Miles W. McHugh - Chief Financial Officer, Executive Vice President

Your question about sales growth, I think for the full year, we're still anticipating the $12.35 billion to $12.45 billion estimate that we gave earlier. I think throughout the course of the year we're going to see the same dynamics that went on in the first quarter, where certain products showing growth, others a little bit slower as the economy impacts, some offset by price decreases that we've been seeing for years. So, I don't see any change from that. The tax rate that you mentioned, we're looking at 33% to 34% for the year on a non-GAAP basis and interest, we don't expect trends to be a lot difference than the $235 million that I mentioned earlier. So, it's pretty much what we expect.

Edward Atorino - The Benchmark Company

Thank you.

Thomas J. Quinlan III - President, Chief Executive Officer, Director

Thanks Ed. Operator, we’ll take one more question.

Operator

Your last question comes from the line of Robert [inaudible].

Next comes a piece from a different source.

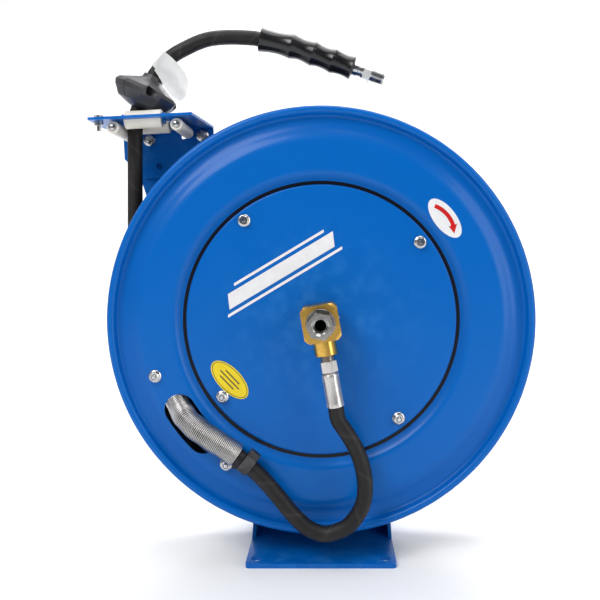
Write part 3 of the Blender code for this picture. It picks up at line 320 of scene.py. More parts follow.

Thomas J. Quinlan III - President, Chief Executive Officer, Director

Good morning.

Operator

Robert, your line is open.

Thomas J. Quinlan III - President, Chief Executive Officer, Director

Operator, could you go to the next question?

Operator

There are no further questions at this time, sir.

Thomas J. Quinlan III - President, Chief Executive Officer, Director

Operator, we appreciate your assistance and appreciate everyone’s support and hopefully everybody has a good day and rest of the week. Thank you.

Operator

This conclude today's conference call. You may now disconnect.